* BEGIN Material supplied *
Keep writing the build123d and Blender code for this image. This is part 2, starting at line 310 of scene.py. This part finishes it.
* END Material supplied *
* BEGIN Material supplied *
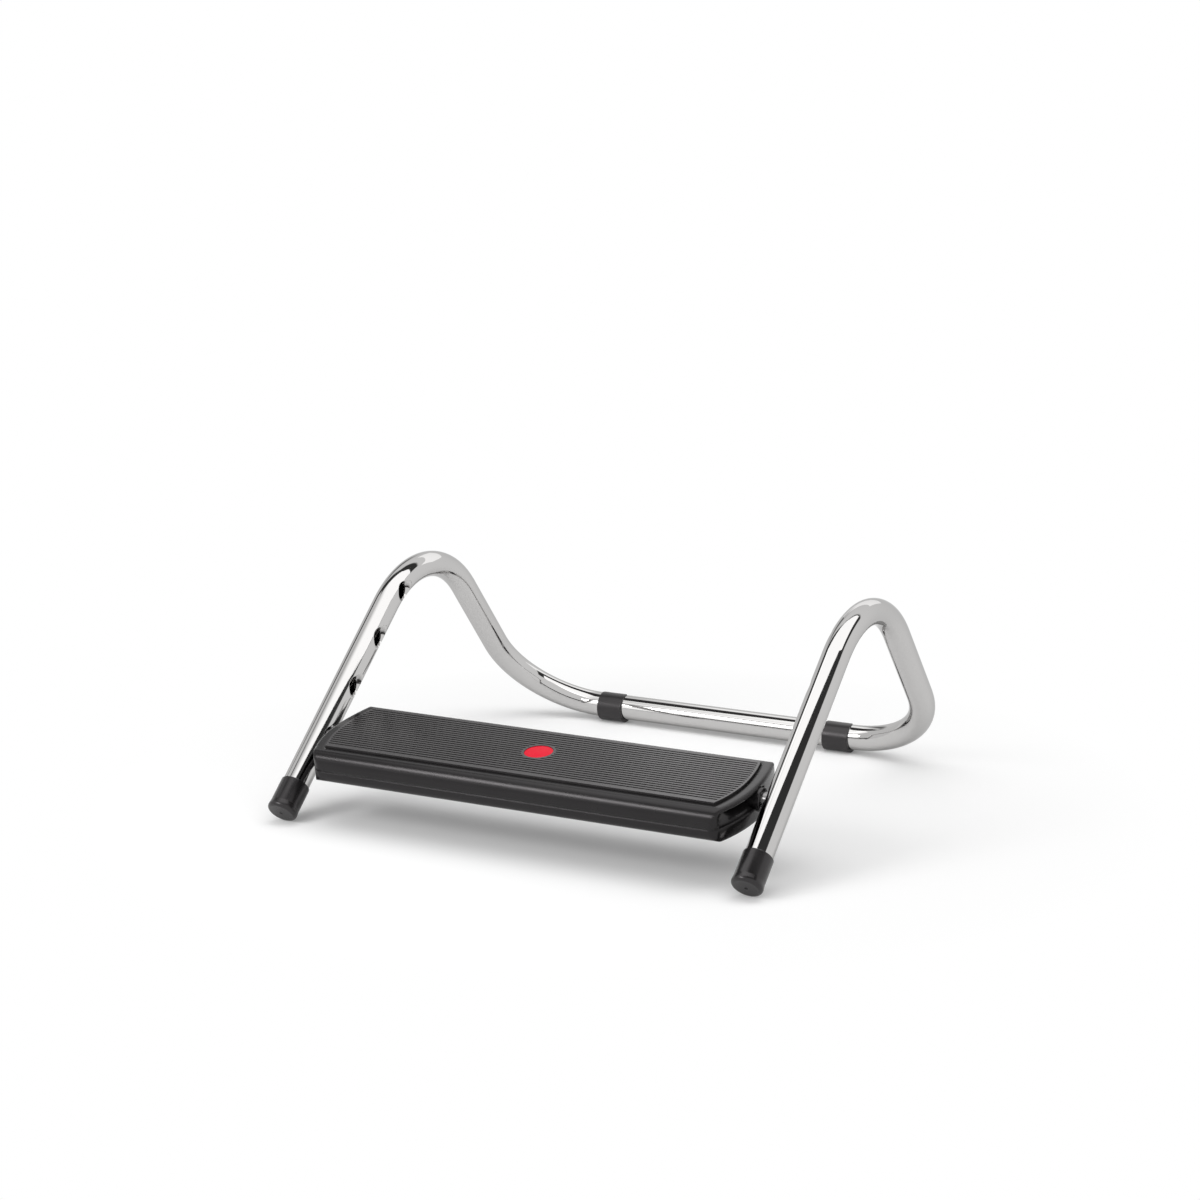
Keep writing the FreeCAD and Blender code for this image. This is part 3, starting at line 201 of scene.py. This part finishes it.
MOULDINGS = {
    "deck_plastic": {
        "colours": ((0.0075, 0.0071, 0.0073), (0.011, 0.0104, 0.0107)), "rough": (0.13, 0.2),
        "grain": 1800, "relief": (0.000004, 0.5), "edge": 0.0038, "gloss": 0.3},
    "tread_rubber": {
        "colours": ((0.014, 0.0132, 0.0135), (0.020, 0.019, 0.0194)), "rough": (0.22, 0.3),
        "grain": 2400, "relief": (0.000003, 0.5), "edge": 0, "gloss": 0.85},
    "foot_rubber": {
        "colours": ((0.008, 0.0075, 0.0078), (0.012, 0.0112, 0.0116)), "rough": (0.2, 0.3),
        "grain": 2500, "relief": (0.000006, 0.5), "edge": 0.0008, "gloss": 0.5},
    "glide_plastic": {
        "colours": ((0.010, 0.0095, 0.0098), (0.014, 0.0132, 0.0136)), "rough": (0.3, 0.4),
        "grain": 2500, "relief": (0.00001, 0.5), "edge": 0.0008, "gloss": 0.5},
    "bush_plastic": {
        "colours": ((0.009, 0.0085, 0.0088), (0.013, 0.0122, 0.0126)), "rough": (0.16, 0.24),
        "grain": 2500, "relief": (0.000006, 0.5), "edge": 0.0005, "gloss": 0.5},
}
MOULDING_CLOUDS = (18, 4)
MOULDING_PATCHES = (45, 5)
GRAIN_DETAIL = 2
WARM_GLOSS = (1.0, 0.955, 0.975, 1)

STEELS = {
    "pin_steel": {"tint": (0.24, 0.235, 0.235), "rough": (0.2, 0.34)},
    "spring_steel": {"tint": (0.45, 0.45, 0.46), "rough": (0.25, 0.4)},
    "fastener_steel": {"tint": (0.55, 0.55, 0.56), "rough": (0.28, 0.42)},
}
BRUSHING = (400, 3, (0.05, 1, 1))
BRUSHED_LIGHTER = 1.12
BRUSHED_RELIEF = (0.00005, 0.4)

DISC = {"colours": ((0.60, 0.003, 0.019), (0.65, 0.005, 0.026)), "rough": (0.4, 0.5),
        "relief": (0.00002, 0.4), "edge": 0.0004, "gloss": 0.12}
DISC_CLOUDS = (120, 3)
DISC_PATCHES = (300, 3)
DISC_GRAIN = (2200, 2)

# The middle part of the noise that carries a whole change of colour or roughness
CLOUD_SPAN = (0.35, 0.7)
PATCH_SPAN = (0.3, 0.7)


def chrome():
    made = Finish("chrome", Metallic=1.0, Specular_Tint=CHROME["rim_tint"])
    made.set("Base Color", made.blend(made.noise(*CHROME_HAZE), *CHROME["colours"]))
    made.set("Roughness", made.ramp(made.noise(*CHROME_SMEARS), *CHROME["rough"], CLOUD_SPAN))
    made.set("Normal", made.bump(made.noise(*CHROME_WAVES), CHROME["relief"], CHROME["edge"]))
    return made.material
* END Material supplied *
*What you need to do*
Using the records above, pull out each line where the word "This" occurs.

*Task answer*
Keep writing the build123d and Blender code for this image. This is part 2, starting at line 310 of scene.py. This part finishes it.
Keep writing the FreeCAD and Blender code for this image. This is part 3, starting at line 201 of scene.py. This part finishes it.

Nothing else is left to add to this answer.